[START OF DATASET RECORDS]
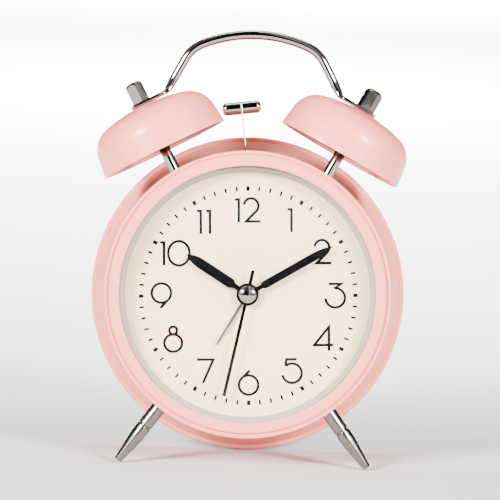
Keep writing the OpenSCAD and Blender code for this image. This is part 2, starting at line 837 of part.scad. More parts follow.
module alarm_wheel() {
  color(brass) standing() difference() {
    union() {
      bar(7.8, alarm_layer + wheel_t + 0.2, 3.25);
      gear(48, motion_m, alarm_layer, wheel_t);
    }
    bar(4, 20, 2.48);
  }
}

module alarm_contact_spring() {
  color(brass) standing() {
    translate([-23, 12.9, -9]) cube([13.5, 0.3, 2.2]);
    translate([-24.7, 12.9, -9]) cube([2, 1.6, 2.2]);
  }
}

// ---- Hands ----

// Turns a plate drawn pointing up to a clockwise angle
module hand(front, thick, angle) {
  plate(front, front + thick) rotate([0, 0, -angle]) children();
}

// Baton hand: narrow neck, straight body, long point with curved sides
module baton(length, width, neck, taper) {
  taper_steps = 6;
  side = [for (i = [0 : taper_steps]) let (s = i / taper_steps)
    [width / 2 * (1 - s * s), taper + (length - taper) * s]];
  right_side = concat([[neck / 2, 0], [neck / 2, 6], [width / 2, 7.3]], side);
  polygon(concat(right_side, [for (i = [len(right_side) - 2 : -1 : 0]) [-right_side[i][0], right_side[i][1]]]));
}

module hour_hand() {
  color(ink) standing() difference() {
    hand(6.9, 0.4, hour_angle) {
      baton(27.2, 3.8, 2.2, 20.8);
      circle(r = 4);
    }
    bar(5, 9, 2.4);
  }
}

module minute_hand() {
  color(ink) standing() difference() {
    hand(5.9, 0.4, minute_angle) {
      baton(36.5, 3, 2, 28.6);
      circle(r = 4.1);
    }
    bar(5, 9, 1.5);
  }
}

module second_hand() {
  color(ink) standing() difference() {
    hand(5, 0.35, second_angle) {
      polygon([[-0.65, -9.2], [0.65, -9.2], [0.65, 38.8], [-0.65, 38.8]]);
      circle(r = 1.6);
    }
    bar(4, 9, 0.5);
  }
}

module second_hand_cap() {
  color(chrome) standing() translate([0, 5, 0]) rotate([90, 0, 0]) rotate_extrude() intersection() {
    translate([0, -6.2]) circle(r = 7.1, $fn = 96);
    square([3.4, 2]);
  }
}

module alarm_hand() {
  color([0.75, 0.75, 0.74]) standing() difference() {
    hand(7.8, 0.3, alarm_angle) {
      polygon([[-0.5, 0], [0.5, 0], [0.4, 21.9], [-0.4, 21.9]]);
      circle(r = 4.2);
    }
    bar(5, 9, 3.25);
  }
}

// ---- Assembly ----

case_shell();
front_bezel();
lens();
spacer_ring();
dial_plate();
left_bell();
right_bell();
left_bell_post();
right_bell_post();
bell_screws();
bell_washers();
left_cap_nut();
right_cap_nut();
handle();
left_foot();
right_foot();
foot_nuts();
back_cover();
back_cover_screws();
battery_door();
battery();
battery_contact_positive();
battery_spring();
alarm_switch_slider();
time_set_knob();
time_set_spindle();
alarm_set_knob();
alarm_set_spindle();
hammer_head();
hammer_rod();
hammer_lever();
hammer_pivot_pin();
motor_bracket();
alarm_motor();
motor_crank();
motor_leads();
movement_front_housing();
movement_back_housing();
circuit_board();
quartz_crystal();
drive_coil();
stator();
rotor();
step_wheel();
seconds_wheel();
third_wheel();
centre_drive_wheel();
minute_arbor();
minute_wheel();
hour_wheel();
alarm_wheel();
alarm_contact_spring();
hour_hand();
minute_hand();
second_hand();
second_hand_cap();
alarm_hand();
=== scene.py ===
"""Looks of the twin-bell alarm clock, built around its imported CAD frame.

Lengths inside the helpers are millimetres in the clock frame: X right, Y back along the dial axis, Z up,
origin on the dial axis at the bezel's front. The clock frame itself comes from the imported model.
"""
import json
import math

import bmesh
import bpy
from mathutils import Matrix, Vector


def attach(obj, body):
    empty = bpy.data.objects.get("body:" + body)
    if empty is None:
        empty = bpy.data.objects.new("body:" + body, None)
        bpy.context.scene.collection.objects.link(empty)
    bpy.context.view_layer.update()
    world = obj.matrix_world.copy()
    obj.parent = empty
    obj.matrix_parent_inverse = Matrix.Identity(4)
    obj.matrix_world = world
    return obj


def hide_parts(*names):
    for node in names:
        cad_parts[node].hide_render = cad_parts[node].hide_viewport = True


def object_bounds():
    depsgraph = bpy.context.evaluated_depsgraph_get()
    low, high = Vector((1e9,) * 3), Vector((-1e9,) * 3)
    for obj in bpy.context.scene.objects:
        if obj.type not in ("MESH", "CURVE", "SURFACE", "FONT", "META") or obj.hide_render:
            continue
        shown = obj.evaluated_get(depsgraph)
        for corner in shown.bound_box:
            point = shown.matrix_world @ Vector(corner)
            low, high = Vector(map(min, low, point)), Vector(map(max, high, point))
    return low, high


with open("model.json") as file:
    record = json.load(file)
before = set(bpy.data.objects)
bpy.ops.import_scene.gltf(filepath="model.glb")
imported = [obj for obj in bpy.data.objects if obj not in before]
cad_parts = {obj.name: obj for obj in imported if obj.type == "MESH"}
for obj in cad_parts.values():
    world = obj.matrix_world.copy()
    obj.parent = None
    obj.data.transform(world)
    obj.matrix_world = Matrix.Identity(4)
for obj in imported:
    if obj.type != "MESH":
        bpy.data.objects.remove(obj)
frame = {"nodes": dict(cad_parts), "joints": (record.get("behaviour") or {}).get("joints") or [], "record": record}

cad_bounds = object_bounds()
MM = 0.001
nodes = frame["nodes"]


# ---------------------------------------------------------------- frames

def joint(name):
    return next(j for j in frame["joints"] if j["name"] == name)


def clock_frame():
    """Clock frame in mm to world metres, from the second hand's axis and the bezel's front."""
    hand = joint("second_hand_turn")
    back = Vector(hand["axis"]).normalized()
    right = Vector((1, 0, 0))
    up = right.cross(back)
    front = min(v.co.dot(back) for v in nodes["front_bezel"].data.vertices)
    on_axis = Vector(hand["pos_m"])
    rotation = Matrix((right, back, up)).transposed().to_4x4()
    rotation.translation = on_axis + back * (front - on_axis.dot(back))
    return rotation @ Matrix.Scale(MM, 4)


def turn(degrees, axis):
    return Matrix.Rotation(math.radians(degrees), 4, axis)


def move(x=0.0, y=0.0, z=0.0):
    return Matrix.Translation((x, y, z))


CLOCK = clock_frame()
AXIAL = CLOCK @ turn(-90, "X")
BELL_X, BELL_Z, BELL_TILT, POST_Y = 32.8, 53.4, 28.0, 18.0
FOOT_ANGLE, FOOT_Y, WAIST_R = 36.3, 10.0, 52.5
PIVOT_Z, HAMMER_LEAN = 36.0, 7.4


def bell_frame(side):
    return CLOCK @ move(side * BELL_X, POST_Y, BELL_Z) @ turn(side * BELL_TILT, "Y")


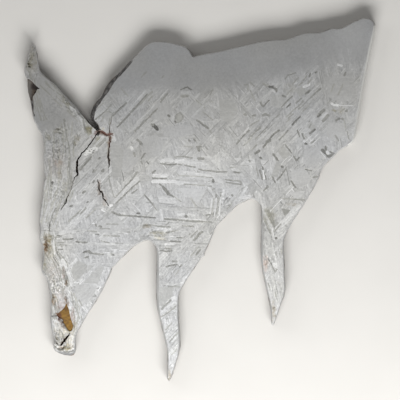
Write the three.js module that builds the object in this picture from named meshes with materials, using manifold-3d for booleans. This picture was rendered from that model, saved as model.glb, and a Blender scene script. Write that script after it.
[END OF DATASET RECORDS]
• STATED TASK: Set down every record above exactly as given.

• THE REPLY:
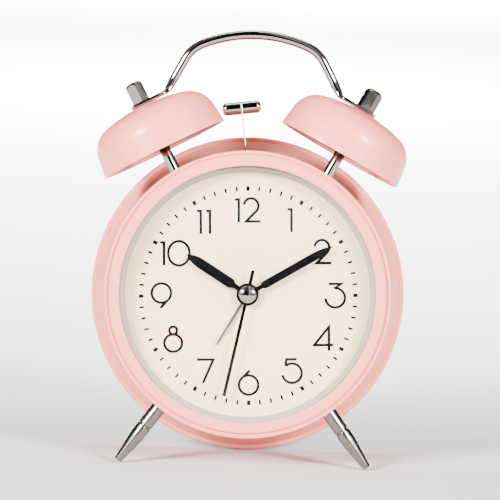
Keep writing the OpenSCAD and Blender code for this image. This is part 2, starting at line 837 of part.scad. More parts follow.
module alarm_wheel() {
  color(brass) standing() difference() {
    union() {
      bar(7.8, alarm_layer + wheel_t + 0.2, 3.25);
      gear(48, motion_m, alarm_layer, wheel_t);
    }
    bar(4, 20, 2.48);
  }
}

module alarm_contact_spring() {
  color(brass) standing() {
    translate([-23, 12.9, -9]) cube([13.5, 0.3, 2.2]);
    translate([-24.7, 12.9, -9]) cube([2, 1.6, 2.2]);
  }
}

// ---- Hands ----

// Turns a plate drawn pointing up to a clockwise angle
module hand(front, thick, angle) {
  plate(front, front + thick) rotate([0, 0, -angle]) children();
}

// Baton hand: narrow neck, straight body, long point with curved sides
module baton(length, width, neck, taper) {
  taper_steps = 6;
  side = [for (i = [0 : taper_steps]) let (s = i / taper_steps)
    [width / 2 * (1 - s * s), taper + (length - taper) * s]];
  right_side = concat([[neck / 2, 0], [neck / 2, 6], [width / 2, 7.3]], side);
  polygon(concat(right_side, [for (i = [len(right_side) - 2 : -1 : 0]) [-right_side[i][0], right_side[i][1]]]));
}

module hour_hand() {
  color(ink) standing() difference() {
    hand(6.9, 0.4, hour_angle) {
      baton(27.2, 3.8, 2.2, 20.8);
      circle(r = 4);
    }
    bar(5, 9, 2.4);
  }
}

module minute_hand() {
  color(ink) standing() difference() {
    hand(5.9, 0.4, minute_angle) {
      baton(36.5, 3, 2, 28.6);
      circle(r = 4.1);
    }
    bar(5, 9, 1.5);
  }
}

module second_hand() {
  color(ink) standing() difference() {
    hand(5, 0.35, second_angle) {
      polygon([[-0.65, -9.2], [0.65, -9.2], [0.65, 38.8], [-0.65, 38.8]]);
      circle(r = 1.6);
    }
    bar(4, 9, 0.5);
  }
}

module second_hand_cap() {
  color(chrome) standing() translate([0, 5, 0]) rotate([90, 0, 0]) rotate_extrude() intersection() {
    translate([0, -6.2]) circle(r = 7.1, $fn = 96);
    square([3.4, 2]);
  }
}

module alarm_hand() {
  color([0.75, 0.75, 0.74]) standing() difference() {
    hand(7.8, 0.3, alarm_angle) {
      polygon([[-0.5, 0], [0.5, 0], [0.4, 21.9], [-0.4, 21.9]]);
      circle(r = 4.2);
    }
    bar(5, 9, 3.25);
  }
}

// ---- Assembly ----

case_shell();
front_bezel();
lens();
spacer_ring();
dial_plate();
left_bell();
right_bell();
left_bell_post();
right_bell_post();
bell_screws();
bell_washers();
left_cap_nut();
right_cap_nut();
handle();
left_foot();
right_foot();
foot_nuts();
back_cover();
back_cover_screws();
battery_door();
battery();
battery_contact_positive();
battery_spring();
alarm_switch_slider();
time_set_knob();
time_set_spindle();
alarm_set_knob();
alarm_set_spindle();
hammer_head();
hammer_rod();
hammer_lever();
hammer_pivot_pin();
motor_bracket();
alarm_motor();
motor_crank();
motor_leads();
movement_front_housing();
movement_back_housing();
circuit_board();
quartz_crystal();
drive_coil();
stator();
rotor();
step_wheel();
seconds_wheel();
third_wheel();
centre_drive_wheel();
minute_arbor();
minute_wheel();
hour_wheel();
alarm_wheel();
alarm_contact_spring();
hour_hand();
minute_hand();
second_hand();
second_hand_cap();
alarm_hand();
=== scene.py ===
"""Looks of the twin-bell alarm clock, built around its imported CAD frame.

Lengths inside the helpers are millimetres in the clock frame: X right, Y back along the dial axis, Z up,
origin on the dial axis at the bezel's front. The clock frame itself comes from the imported model.
"""
import json
import math

import bmesh
import bpy
from mathutils import Matrix, Vector


def attach(obj, body):
    empty = bpy.data.objects.get("body:" + body)
    if empty is None:
        empty = bpy.data.objects.new("body:" + body, None)
        bpy.context.scene.collection.objects.link(empty)
    bpy.context.view_layer.update()
    world = obj.matrix_world.copy()
    obj.parent = empty
    obj.matrix_parent_inverse = Matrix.Identity(4)
    obj.matrix_world = world
    return obj


def hide_parts(*names):
    for node in names:
        cad_parts[node].hide_render = cad_parts[node].hide_viewport = True


def object_bounds():
    depsgraph = bpy.context.evaluated_depsgraph_get()
    low, high = Vector((1e9,) * 3), Vector((-1e9,) * 3)
    for obj in bpy.context.scene.objects:
        if obj.type not in ("MESH", "CURVE", "SURFACE", "FONT", "META") or obj.hide_render:
            continue
        shown = obj.evaluated_get(depsgraph)
        for corner in shown.bound_box:
            point = shown.matrix_world @ Vector(corner)
            low, high = Vector(map(min, low, point)), Vector(map(max, high, point))
    return low, high


with open("model.json") as file:
    record = json.load(file)
before = set(bpy.data.objects)
bpy.ops.import_scene.gltf(filepath="model.glb")
imported = [obj for obj in bpy.data.objects if obj not in before]
cad_parts = {obj.name: obj for obj in imported if obj.type == "MESH"}
for obj in cad_parts.values():
    world = obj.matrix_world.copy()
    obj.parent = None
    obj.data.transform(world)
    obj.matrix_world = Matrix.Identity(4)
for obj in imported:
    if obj.type != "MESH":
        bpy.data.objects.remove(obj)
frame = {"nodes": dict(cad_parts), "joints": (record.get("behaviour") or {}).get("joints") or [], "record": record}

cad_bounds = object_bounds()
MM = 0.001
nodes = frame["nodes"]


# ---------------------------------------------------------------- frames

def joint(name):
    return next(j for j in frame["joints"] if j["name"] == name)


def clock_frame():
    """Clock frame in mm to world metres, from the second hand's axis and the bezel's front."""
    hand = joint("second_hand_turn")
    back = Vector(hand["axis"]).normalized()
    right = Vector((1, 0, 0))
    up = right.cross(back)
    front = min(v.co.dot(back) for v in nodes["front_bezel"].data.vertices)
    on_axis = Vector(hand["pos_m"])
    rotation = Matrix((right, back, up)).transposed().to_4x4()
    rotation.translation = on_axis + back * (front - on_axis.dot(back))
    return rotation @ Matrix.Scale(MM, 4)


def turn(degrees, axis):
    return Matrix.Rotation(math.radians(degrees), 4, axis)


def move(x=0.0, y=0.0, z=0.0):
    return Matrix.Translation((x, y, z))


CLOCK = clock_frame()
AXIAL = CLOCK @ turn(-90, "X")
BELL_X, BELL_Z, BELL_TILT, POST_Y = 32.8, 53.4, 28.0, 18.0
FOOT_ANGLE, FOOT_Y, WAIST_R = 36.3, 10.0, 52.5
PIVOT_Z, HAMMER_LEAN = 36.0, 7.4


def bell_frame(side):
    return CLOCK @ move(side * BELL_X, POST_Y, BELL_Z) @ turn(side * BELL_TILT, "Y")


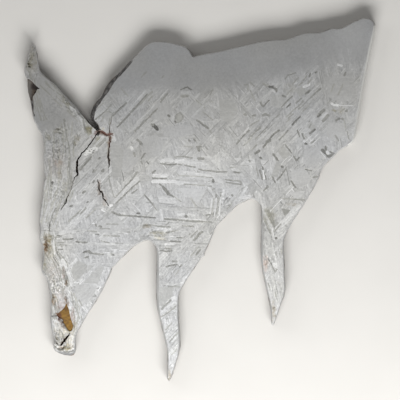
Write the three.js module that builds the object in this picture from named meshes with materials, using manifold-3d for booleans. This picture was rendered from that model, saved as model.glb, and a Blender scene script. Write that script after it.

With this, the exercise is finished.